## [Exercise description]
Look below for the line containing "Write the OpenSCAD" and the line containing "jaw_depth = 9; // [7.5:0.1:10.8]"; repeat exactly those two lines and all lines between them, and nothing else.

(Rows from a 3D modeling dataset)
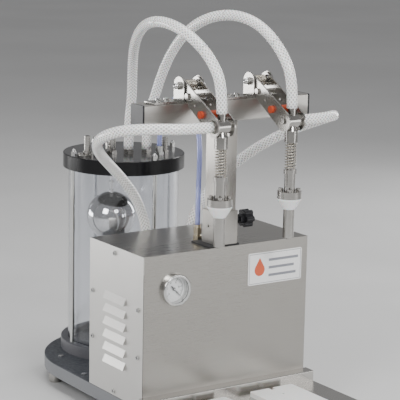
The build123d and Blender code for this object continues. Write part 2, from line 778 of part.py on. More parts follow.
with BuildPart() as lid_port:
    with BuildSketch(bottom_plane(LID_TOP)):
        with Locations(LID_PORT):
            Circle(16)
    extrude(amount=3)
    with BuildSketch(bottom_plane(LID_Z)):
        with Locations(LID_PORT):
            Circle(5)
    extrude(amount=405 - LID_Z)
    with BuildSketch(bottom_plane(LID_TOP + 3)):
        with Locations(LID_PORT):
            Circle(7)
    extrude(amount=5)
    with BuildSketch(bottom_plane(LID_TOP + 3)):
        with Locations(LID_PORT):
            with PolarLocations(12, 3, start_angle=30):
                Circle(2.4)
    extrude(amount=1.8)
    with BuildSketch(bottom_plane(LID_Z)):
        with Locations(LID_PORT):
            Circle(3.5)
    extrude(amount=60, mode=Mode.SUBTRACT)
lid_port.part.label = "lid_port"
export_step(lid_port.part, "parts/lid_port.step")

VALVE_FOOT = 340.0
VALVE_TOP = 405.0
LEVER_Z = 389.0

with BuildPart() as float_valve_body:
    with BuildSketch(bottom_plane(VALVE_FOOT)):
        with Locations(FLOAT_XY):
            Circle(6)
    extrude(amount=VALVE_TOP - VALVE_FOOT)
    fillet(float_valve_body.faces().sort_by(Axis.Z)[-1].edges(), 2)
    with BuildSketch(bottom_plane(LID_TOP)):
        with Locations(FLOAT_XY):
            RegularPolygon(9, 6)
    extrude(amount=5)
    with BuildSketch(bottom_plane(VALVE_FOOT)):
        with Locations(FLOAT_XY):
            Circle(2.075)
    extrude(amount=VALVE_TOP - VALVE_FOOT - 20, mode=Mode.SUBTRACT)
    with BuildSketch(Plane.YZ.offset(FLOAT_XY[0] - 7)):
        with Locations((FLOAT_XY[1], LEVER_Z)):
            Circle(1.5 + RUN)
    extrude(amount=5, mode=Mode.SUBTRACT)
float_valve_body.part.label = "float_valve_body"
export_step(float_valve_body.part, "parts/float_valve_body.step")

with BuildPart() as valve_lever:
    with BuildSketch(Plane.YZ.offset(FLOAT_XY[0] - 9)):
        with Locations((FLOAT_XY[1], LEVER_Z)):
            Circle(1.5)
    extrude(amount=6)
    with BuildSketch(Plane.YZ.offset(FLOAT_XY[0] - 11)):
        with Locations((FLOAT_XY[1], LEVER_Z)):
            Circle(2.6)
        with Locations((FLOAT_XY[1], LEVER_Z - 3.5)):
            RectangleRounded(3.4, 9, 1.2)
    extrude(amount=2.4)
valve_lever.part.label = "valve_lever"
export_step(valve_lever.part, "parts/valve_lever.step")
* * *
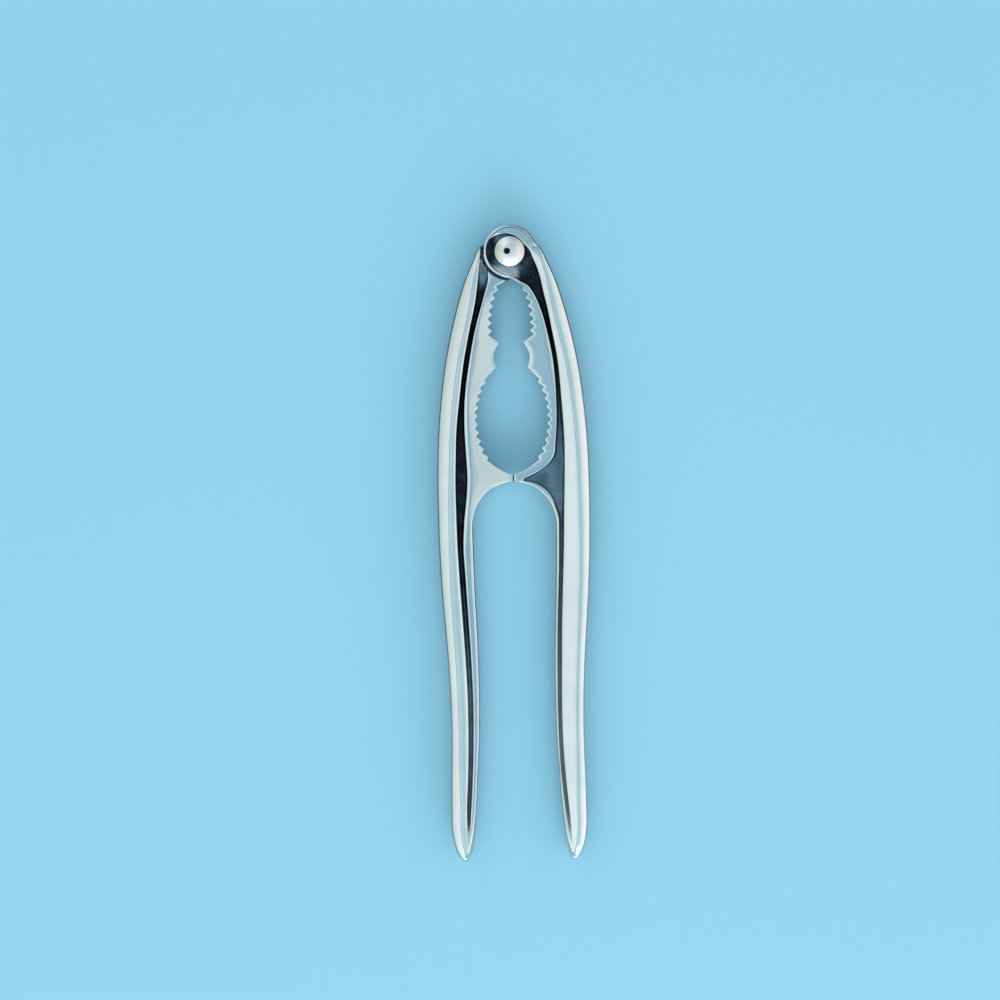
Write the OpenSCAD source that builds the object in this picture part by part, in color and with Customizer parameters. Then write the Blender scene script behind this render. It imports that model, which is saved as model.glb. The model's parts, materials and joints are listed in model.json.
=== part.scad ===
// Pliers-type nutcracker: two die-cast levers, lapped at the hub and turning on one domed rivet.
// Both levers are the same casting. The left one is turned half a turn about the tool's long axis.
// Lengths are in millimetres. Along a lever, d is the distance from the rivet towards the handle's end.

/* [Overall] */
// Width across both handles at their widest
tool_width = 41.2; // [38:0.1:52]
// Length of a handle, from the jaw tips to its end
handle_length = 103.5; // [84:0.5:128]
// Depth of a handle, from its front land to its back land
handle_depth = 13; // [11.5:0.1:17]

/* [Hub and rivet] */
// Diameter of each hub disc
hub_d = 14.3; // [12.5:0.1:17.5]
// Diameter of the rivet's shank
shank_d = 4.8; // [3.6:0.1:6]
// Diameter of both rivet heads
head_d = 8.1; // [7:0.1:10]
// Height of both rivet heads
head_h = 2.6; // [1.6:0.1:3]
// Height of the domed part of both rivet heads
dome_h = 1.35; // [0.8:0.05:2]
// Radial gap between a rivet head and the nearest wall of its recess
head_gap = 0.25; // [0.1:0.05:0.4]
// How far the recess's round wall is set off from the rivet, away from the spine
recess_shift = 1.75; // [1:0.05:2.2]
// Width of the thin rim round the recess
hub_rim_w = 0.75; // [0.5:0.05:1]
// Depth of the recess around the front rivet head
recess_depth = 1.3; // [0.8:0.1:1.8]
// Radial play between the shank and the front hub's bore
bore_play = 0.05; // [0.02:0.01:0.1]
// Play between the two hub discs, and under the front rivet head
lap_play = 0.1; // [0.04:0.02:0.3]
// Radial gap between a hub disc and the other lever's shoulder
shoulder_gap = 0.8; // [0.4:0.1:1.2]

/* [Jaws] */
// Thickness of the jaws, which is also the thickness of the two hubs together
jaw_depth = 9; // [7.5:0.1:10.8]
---
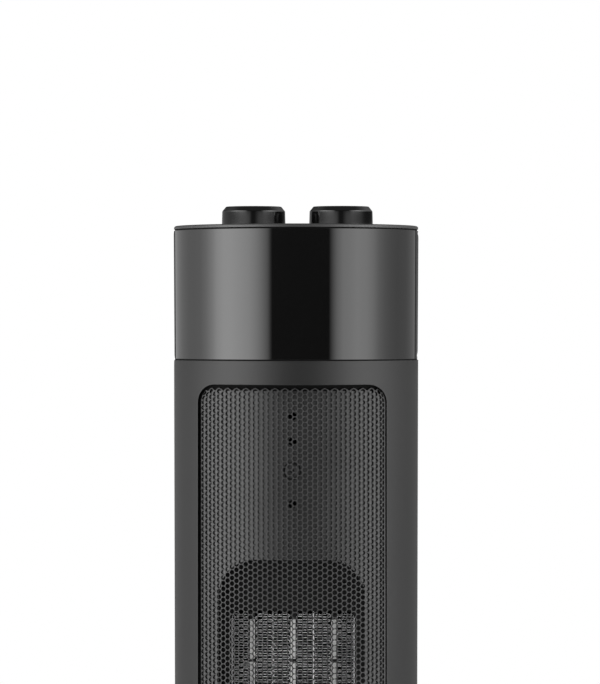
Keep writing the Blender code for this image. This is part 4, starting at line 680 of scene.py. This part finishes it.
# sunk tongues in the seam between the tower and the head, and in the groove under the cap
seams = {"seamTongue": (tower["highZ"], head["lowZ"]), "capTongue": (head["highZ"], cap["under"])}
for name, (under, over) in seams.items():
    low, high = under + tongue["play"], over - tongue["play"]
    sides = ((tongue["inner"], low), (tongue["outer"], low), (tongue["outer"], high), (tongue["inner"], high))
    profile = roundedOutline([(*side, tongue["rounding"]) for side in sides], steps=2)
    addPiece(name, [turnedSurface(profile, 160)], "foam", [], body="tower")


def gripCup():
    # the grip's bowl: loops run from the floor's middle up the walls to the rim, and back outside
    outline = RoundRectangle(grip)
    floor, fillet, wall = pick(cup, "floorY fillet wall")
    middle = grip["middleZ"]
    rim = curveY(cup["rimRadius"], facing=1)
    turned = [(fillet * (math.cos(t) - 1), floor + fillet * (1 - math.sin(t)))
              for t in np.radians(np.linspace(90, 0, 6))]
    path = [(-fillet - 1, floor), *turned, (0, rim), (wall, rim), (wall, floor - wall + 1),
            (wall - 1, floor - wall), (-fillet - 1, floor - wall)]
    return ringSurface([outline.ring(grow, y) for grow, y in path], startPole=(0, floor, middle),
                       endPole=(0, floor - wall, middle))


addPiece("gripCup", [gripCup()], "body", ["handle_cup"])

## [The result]
Write the OpenSCAD source that builds the object in this picture part by part, in color and with Customizer parameters. Then write the Blender scene script behind this render. It imports that model, which is saved as model.glb. The model's parts, materials and joints are listed in model.json.
=== part.scad ===
// Pliers-type nutcracker: two die-cast levers, lapped at the hub and turning on one domed rivet.
// Both levers are the same casting. The left one is turned half a turn about the tool's long axis.
// Lengths are in millimetres. Along a lever, d is the distance from the rivet towards the handle's end.

/* [Overall] */
// Width across both handles at their widest
tool_width = 41.2; // [38:0.1:52]
// Length of a handle, from the jaw tips to its end
handle_length = 103.5; // [84:0.5:128]
// Depth of a handle, from its front land to its back land
handle_depth = 13; // [11.5:0.1:17]

/* [Hub and rivet] */
// Diameter of each hub disc
hub_d = 14.3; // [12.5:0.1:17.5]
// Diameter of the rivet's shank
shank_d = 4.8; // [3.6:0.1:6]
// Diameter of both rivet heads
head_d = 8.1; // [7:0.1:10]
// Height of both rivet heads
head_h = 2.6; // [1.6:0.1:3]
// Height of the domed part of both rivet heads
dome_h = 1.35; // [0.8:0.05:2]
// Radial gap between a rivet head and the nearest wall of its recess
head_gap = 0.25; // [0.1:0.05:0.4]
// How far the recess's round wall is set off from the rivet, away from the spine
recess_shift = 1.75; // [1:0.05:2.2]
// Width of the thin rim round the recess
hub_rim_w = 0.75; // [0.5:0.05:1]
// Depth of the recess around the front rivet head
recess_depth = 1.3; // [0.8:0.1:1.8]
// Radial play between the shank and the front hub's bore
bore_play = 0.05; // [0.02:0.01:0.1]
// Play between the two hub discs, and under the front rivet head
lap_play = 0.1; // [0.04:0.02:0.3]
// Radial gap between a hub disc and the other lever's shoulder
shoulder_gap = 0.8; // [0.4:0.1:1.2]

/* [Jaws] */
// Thickness of the jaws, which is also the thickness of the two hubs together
jaw_depth = 9; // [7.5:0.1:10.8]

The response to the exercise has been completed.